Module 5: Investigation Protocols and Due Process

  • Develop standardized investigation templates that ensure consistency while allowing for case-specific adaptations.
  • Assign investigator independence levels based on report severity (e.g., third-party for executive-level allegations).
  • Define rules for evidence collection, including permissible use of surveillance footage or email archives.
  • Establish timelines for interim actions (e.g., temporary reassignment) without implying guilt.
  • Balance witness confidentiality with the respondent’s right to know allegations and present a defense.
  • Document rationale for closing investigations without disciplinary action to defend against claims of negligence.
  • Implement quality assurance reviews of investigation reports by legal or compliance before finalization.
  • Create decision matrices linking findings to potential outcomes (e.g., coaching, discipline, policy revision).

Module 6: Enforcement Consistency and Disciplinary Frameworks

  • Develop a graduated disciplinary matrix aligned with offense severity, prior history, and organizational hierarchy.
  • Standardize documentation requirements for disciplinary actions to ensure auditability and legal defensibility.
  • Implement escalation rules for cross-jurisdictional cases where local labor laws restrict termination options.
  • Conduct equity audits to detect patterns of disparate enforcement by department, gender, or tenure.
  • Define conditions under which non-disciplinary resolutions (e.g., mediation) are permissible without compromising accountability.
  • Integrate disciplinary outcomes into talent management systems with access controls to prevent misuse.
  • Establish oversight committees for high-impact decisions (e.g., executive termination) to ensure procedural fairness.
  • Monitor appeal rates by location or investigator to identify training or policy interpretation gaps.

Module 7: Data Analytics and Compliance Reporting

  • Design dashboards that track investigation cycle times, resolution rates, and employee satisfaction with process.
  • Apply statistical methods to detect outlier trends (e.g., elevated complaints in specific teams post-restructuring).
  • Aggregate anonymized data for board-level reporting while preserving individual privacy.
  • Validate data integrity by reconciling HRIS records with case management system entries quarterly.
  • Define metrics for program effectiveness beyond volume (e.g., recurrence rates, behavioral change indicators).
  • Implement access controls for sensitive analytics to prevent unauthorized data mining by managers.
  • Produce jurisdiction-specific compliance reports for regulatory submissions (e.g., EEO-1, UK Gender Pay Gap).
  • Use predictive modeling to identify departments at risk for harassment incidents based on turnover, engagement, and leadership stability.

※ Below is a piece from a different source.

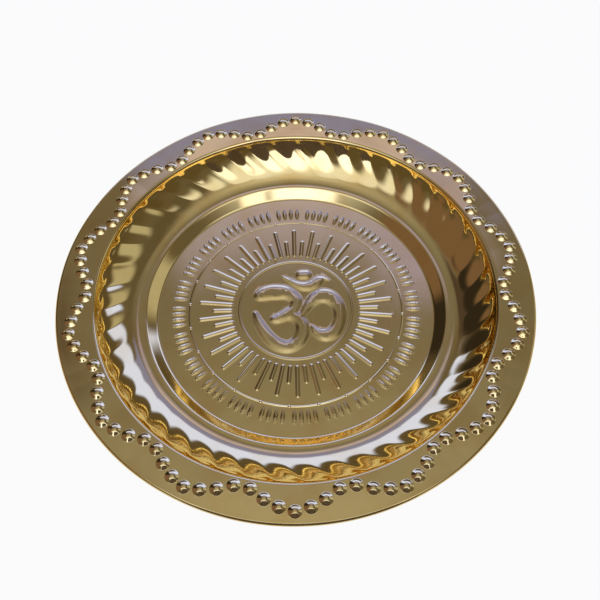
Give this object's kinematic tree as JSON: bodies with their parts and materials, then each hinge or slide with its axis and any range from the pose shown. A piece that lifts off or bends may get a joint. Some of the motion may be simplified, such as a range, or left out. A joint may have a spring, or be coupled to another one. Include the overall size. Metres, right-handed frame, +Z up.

Module 8: Third-Party and Supply Chain Accountability

  • Incorporate harassment compliance clauses into vendor contracts with audit and termination rights.
  • Assess third-party training completion rates as part of supplier performance evaluations.
  • Establish protocols for investigating harassment allegations involving contractors or gig workers.
  • Decide whether to extend internal reporting mechanisms to third-party employees on company premises.
  • Conduct on-site compliance reviews of staffing agencies that supply high-risk roles (e.g., live-in care, remote fieldwork).
  • Map shared employment liabilities in joint employer scenarios to clarify investigation responsibilities.
  • Require subcontractors to report harassment incidents to prime contractors under defined thresholds.
  • Integrate supplier harassment performance into enterprise risk scoring models for procurement decisions.

Module 9: Culture Assessment and Behavioral Interventions

  • Design climate surveys with validated psychometric scales to measure psychological safety and bystander intervention rates.
  • Time survey administration to avoid periods of high organizational stress (e.g., post-layoff, merger).
  • Implement focus groups to interpret quantitative survey results and identify root causes.
  • Deploy targeted interventions (e.g., manager coaching, team resets) in units with low psychological safety scores.
  • Measure behavioral change through lagging indicators such as reduced informal complaint volume over 12-month periods.
  • Train bystander intervention facilitators with scenario-based modules reflecting real workplace dynamics.
  • Link leadership KPIs to team culture metrics to drive accountability at management levels.
  • Conduct after-action reviews following high-profile incidents to evaluate cultural vulnerabilities and communication effectiveness.

Module 10: Governance Oversight and Continuous Improvement

  • Establish a cross-functional compliance council with defined authority to review policy effectiveness and enforcement data.
  • Schedule quarterly governance reviews of unresolved cases exceeding standard timelines.
  • Implement corrective action plans for systemic issues identified through audit or investigation trends.
  • Conduct external benchmarking against industry peers to assess program maturity and identify improvement areas.
  • Update risk assessments annually based on workforce changes, legal developments, and incident analytics.
  • Integrate lessons from closed litigation into training and policy refinement cycles.
  • Perform tabletop exercises simulating regulatory investigations to test documentation and response readiness.
  • Rotate internal audit focus areas annually to prevent compliance fatigue and detection avoidance.